__Recorded information__

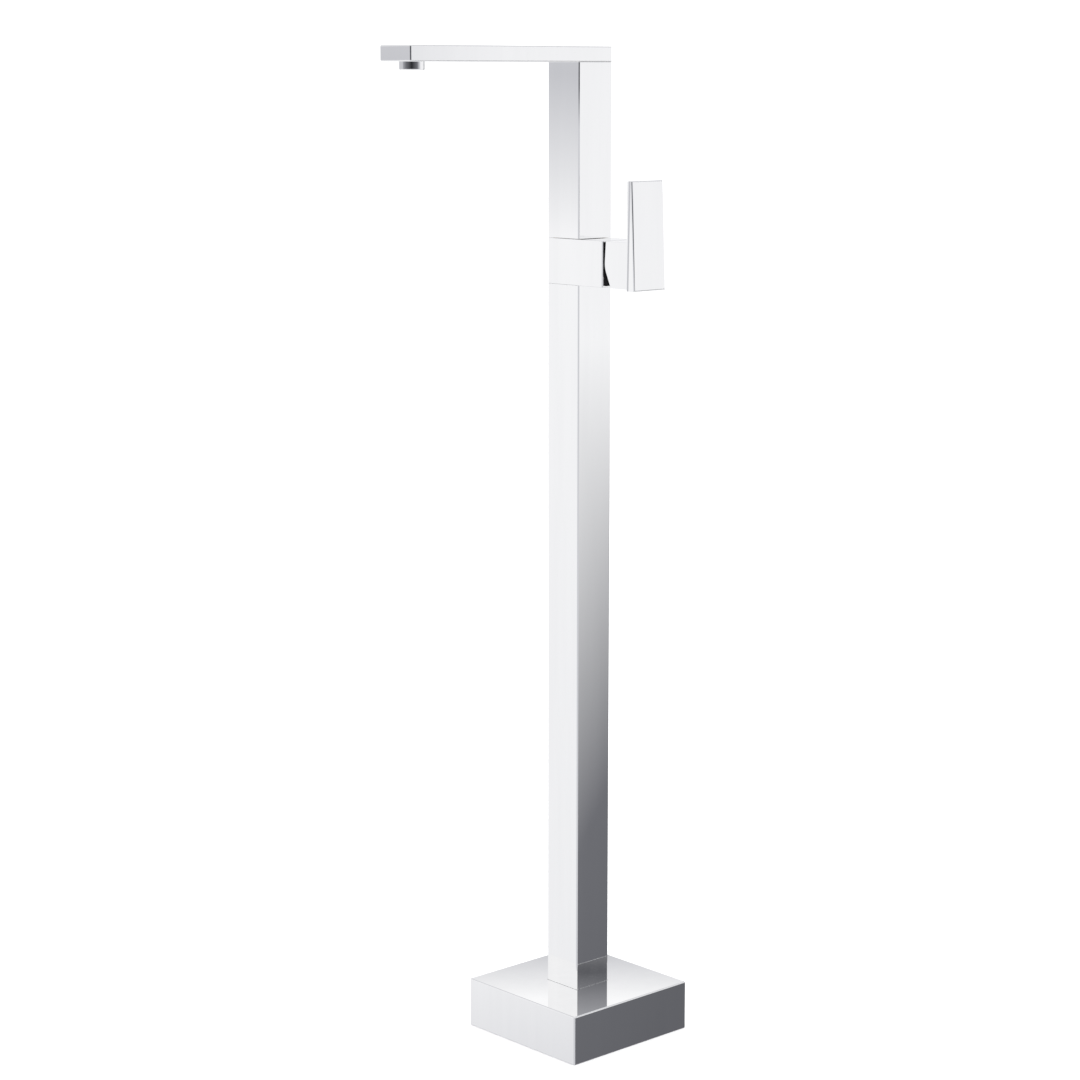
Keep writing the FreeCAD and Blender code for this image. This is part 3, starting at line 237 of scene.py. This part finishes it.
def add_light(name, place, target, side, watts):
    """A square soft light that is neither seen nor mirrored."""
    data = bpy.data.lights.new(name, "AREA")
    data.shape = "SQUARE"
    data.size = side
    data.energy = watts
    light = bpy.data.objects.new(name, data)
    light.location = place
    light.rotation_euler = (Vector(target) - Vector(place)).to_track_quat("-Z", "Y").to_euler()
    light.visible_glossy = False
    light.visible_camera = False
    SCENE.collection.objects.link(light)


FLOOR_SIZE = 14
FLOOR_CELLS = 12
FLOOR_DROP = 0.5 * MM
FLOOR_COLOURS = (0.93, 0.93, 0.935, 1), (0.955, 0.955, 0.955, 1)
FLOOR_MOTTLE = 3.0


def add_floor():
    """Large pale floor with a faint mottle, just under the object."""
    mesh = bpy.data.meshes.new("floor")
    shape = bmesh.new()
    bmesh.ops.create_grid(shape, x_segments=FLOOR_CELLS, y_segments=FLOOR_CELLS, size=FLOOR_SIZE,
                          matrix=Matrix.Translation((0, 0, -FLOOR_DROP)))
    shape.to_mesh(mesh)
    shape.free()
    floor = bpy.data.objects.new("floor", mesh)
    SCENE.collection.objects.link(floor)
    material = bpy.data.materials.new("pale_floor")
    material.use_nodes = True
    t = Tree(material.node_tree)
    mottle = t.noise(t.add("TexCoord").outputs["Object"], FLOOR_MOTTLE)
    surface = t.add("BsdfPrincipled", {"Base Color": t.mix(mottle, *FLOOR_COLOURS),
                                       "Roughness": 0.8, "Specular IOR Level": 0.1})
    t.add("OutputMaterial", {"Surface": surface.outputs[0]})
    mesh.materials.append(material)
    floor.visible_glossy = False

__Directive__
Begin with the first line of the data above and, please, print each line exactly until you have printed the line containing "FLOOR_MOTTLE = 3.0"; print nothing else.

__Written answer__
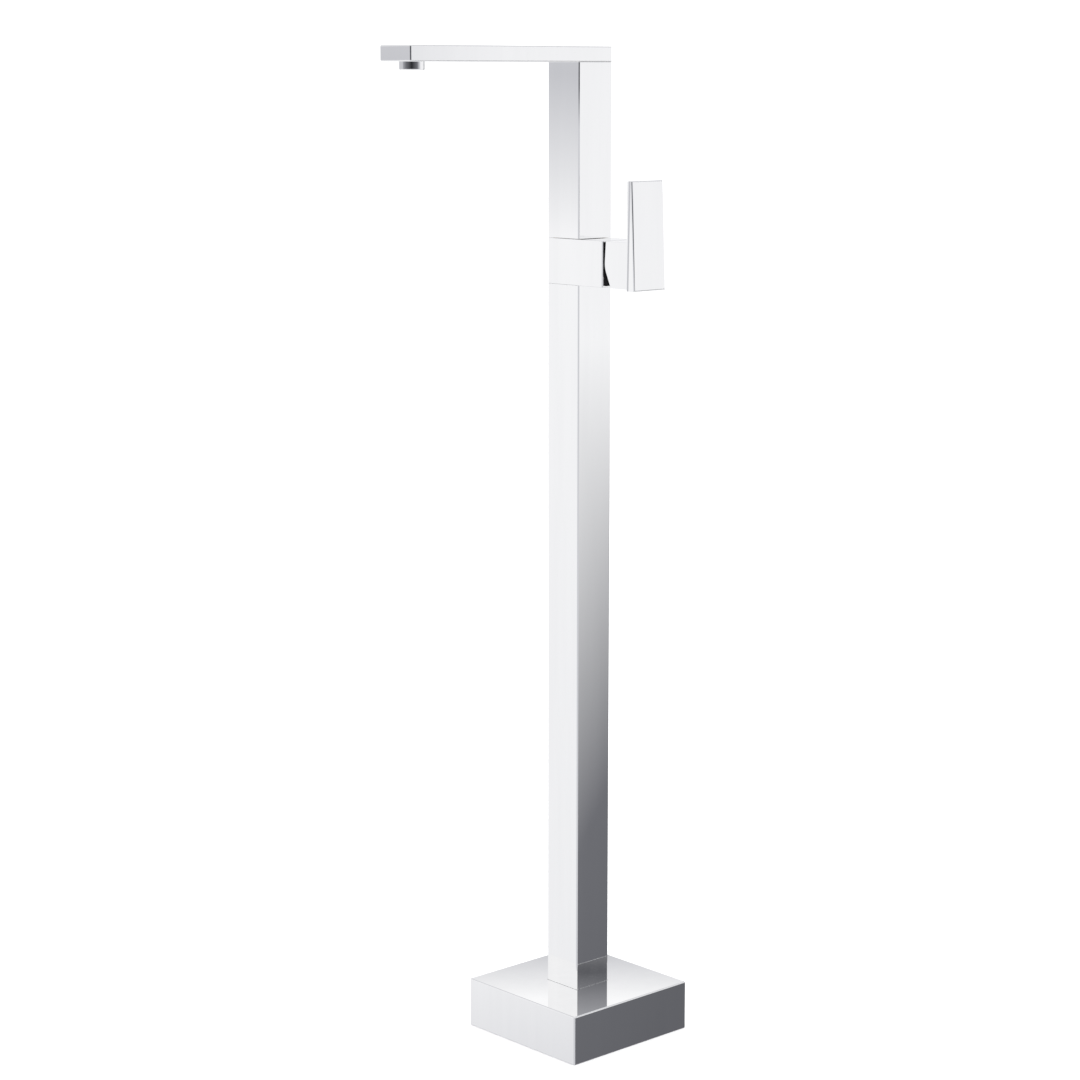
Keep writing the FreeCAD and Blender code for this image. This is part 3, starting at line 237 of scene.py. This part finishes it.
def add_light(name, place, target, side, watts):
    """A square soft light that is neither seen nor mirrored."""
    data = bpy.data.lights.new(name, "AREA")
    data.shape = "SQUARE"
    data.size = side
    data.energy = watts
    light = bpy.data.objects.new(name, data)
    light.location = place
    light.rotation_euler = (Vector(target) - Vector(place)).to_track_quat("-Z", "Y").to_euler()
    light.visible_glossy = False
    light.visible_camera = False
    SCENE.collection.objects.link(light)


FLOOR_SIZE = 14
FLOOR_CELLS = 12
FLOOR_DROP = 0.5 * MM
FLOOR_COLOURS = (0.93, 0.93, 0.935, 1), (0.955, 0.955, 0.955, 1)
FLOOR_MOTTLE = 3.0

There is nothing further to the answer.